Key Housing Market Data Reflects General Market Improvement?
Redfin’s Key Market Data from over 400 U.S. metros for the four weeks ending October 6th showed a median sale price of $383,225, a 4% YoY increase, while the median asking price rose 5.7%, the largest increase since 2022. Pending sales hit 77,951, new listings 89,388, and months of supply climbed to 3.9.
For the four weeks ending October 20th, median sale prices increased to $385,250, up 4.7% YoY, while the median asking price reached $399,098, up 6.1%. Pending sales and new listings decreased to 75,156, and 84,285, respectively, with months of supply increasing to 4.1.

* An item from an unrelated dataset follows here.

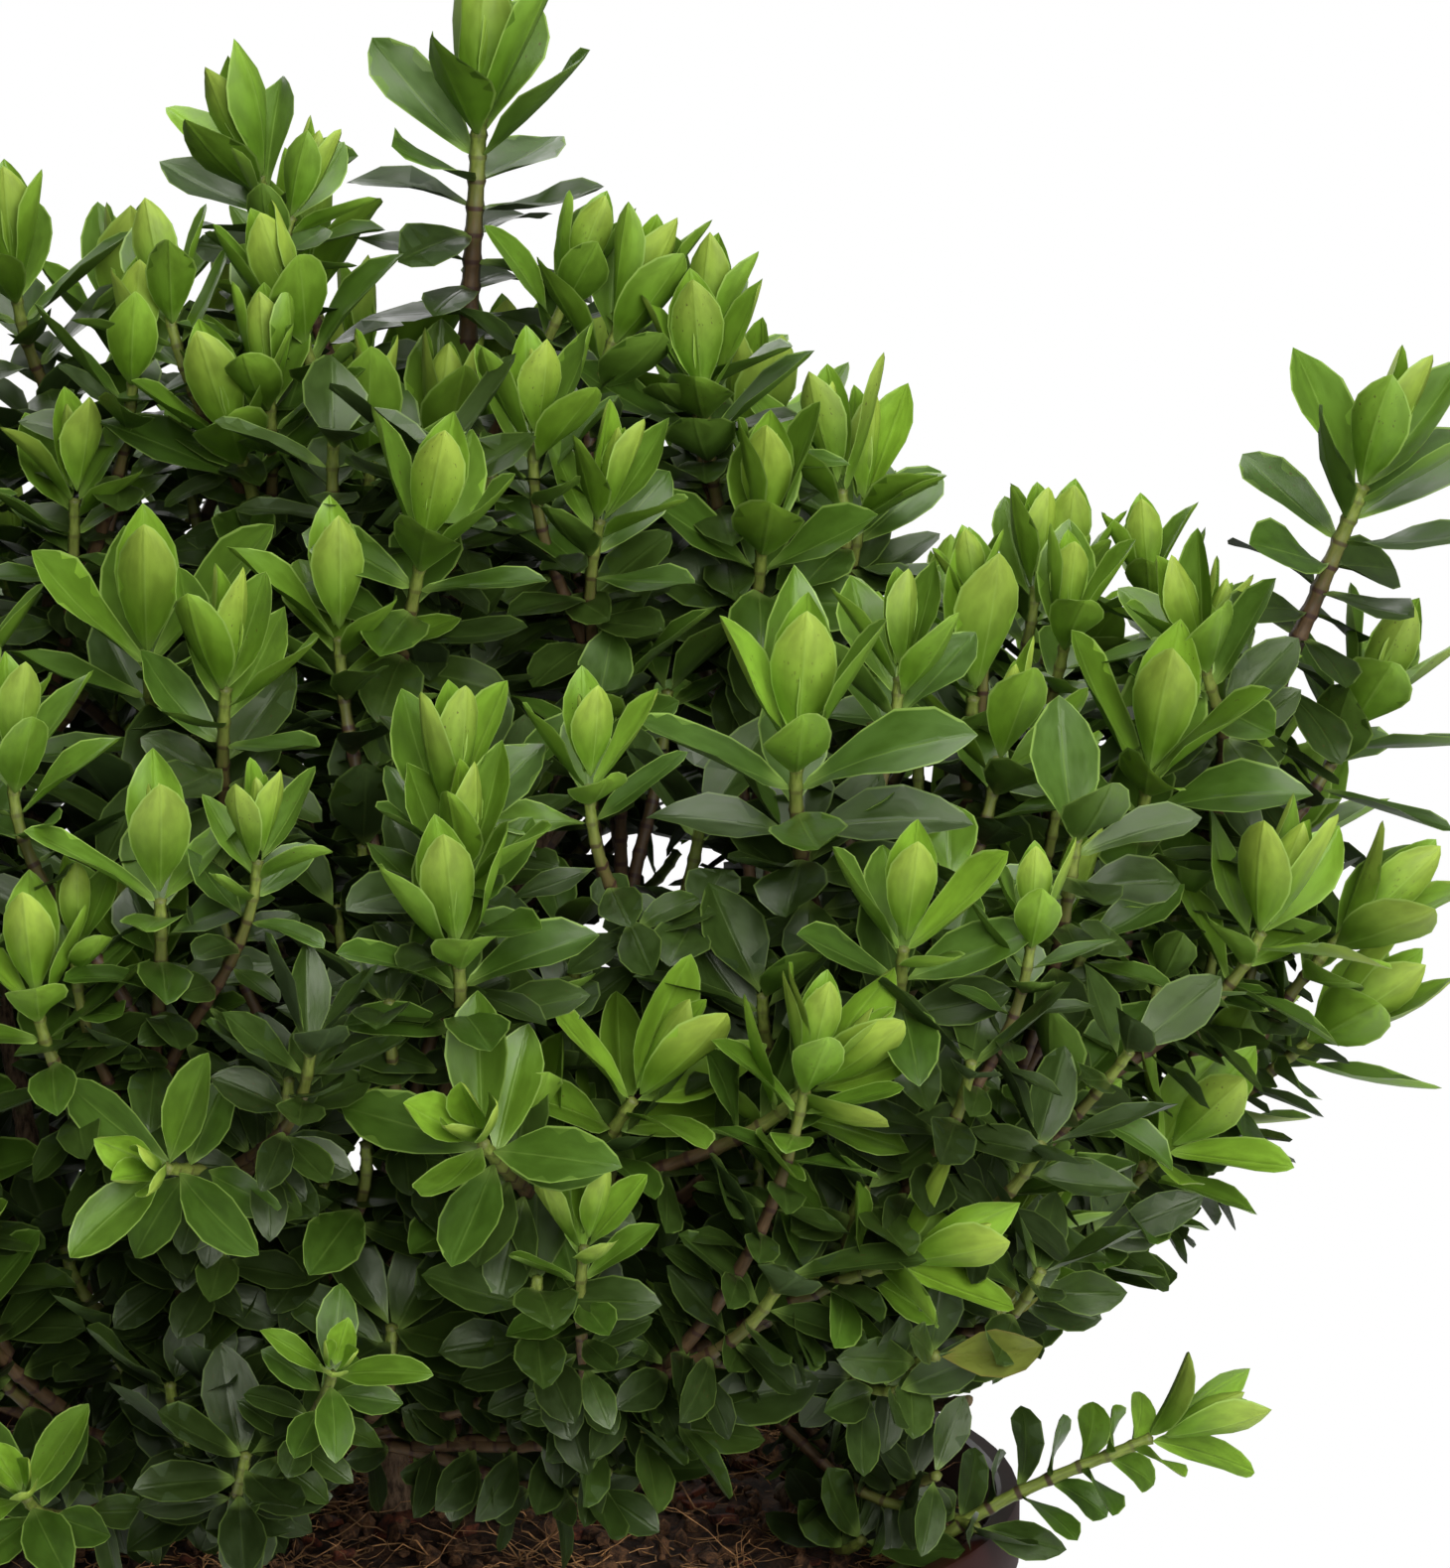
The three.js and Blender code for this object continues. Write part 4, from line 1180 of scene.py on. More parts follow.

Market Outlook for Final Months of 2024 and 2025
In the last four weeks, sales and listing activity have slowed, with homes lingering longer on the market. This lagging indicator, along with recent Realtor.com and Redfin data, suggests the market may trend downward through year’s end.
Will the U.S. housing market experience a rebound? Media sources and realty experts are cautiously optimistic about 2025.
Leifer predicts the market will remain competitive, particularly for sellers, emphasizing the importance of timing: “I think, overall, it will be better for sellers. Buyers are going to end up paying more. I don’t foresee a huge influx of inventory. There will definitely be more on the market, but I think demand for a certain kind of home is still going to outweigh supply. Buyers understand that if they wait for a rate cut, they will be competing with 2x as many people once that happens.”
Gibbons expects market conditions to evolve by mid-2025: “By the second or third quarter, we should see an increase in available homes. If mortgage rates decrease and inventory rises, the market may shift to be more favorable for buyers.”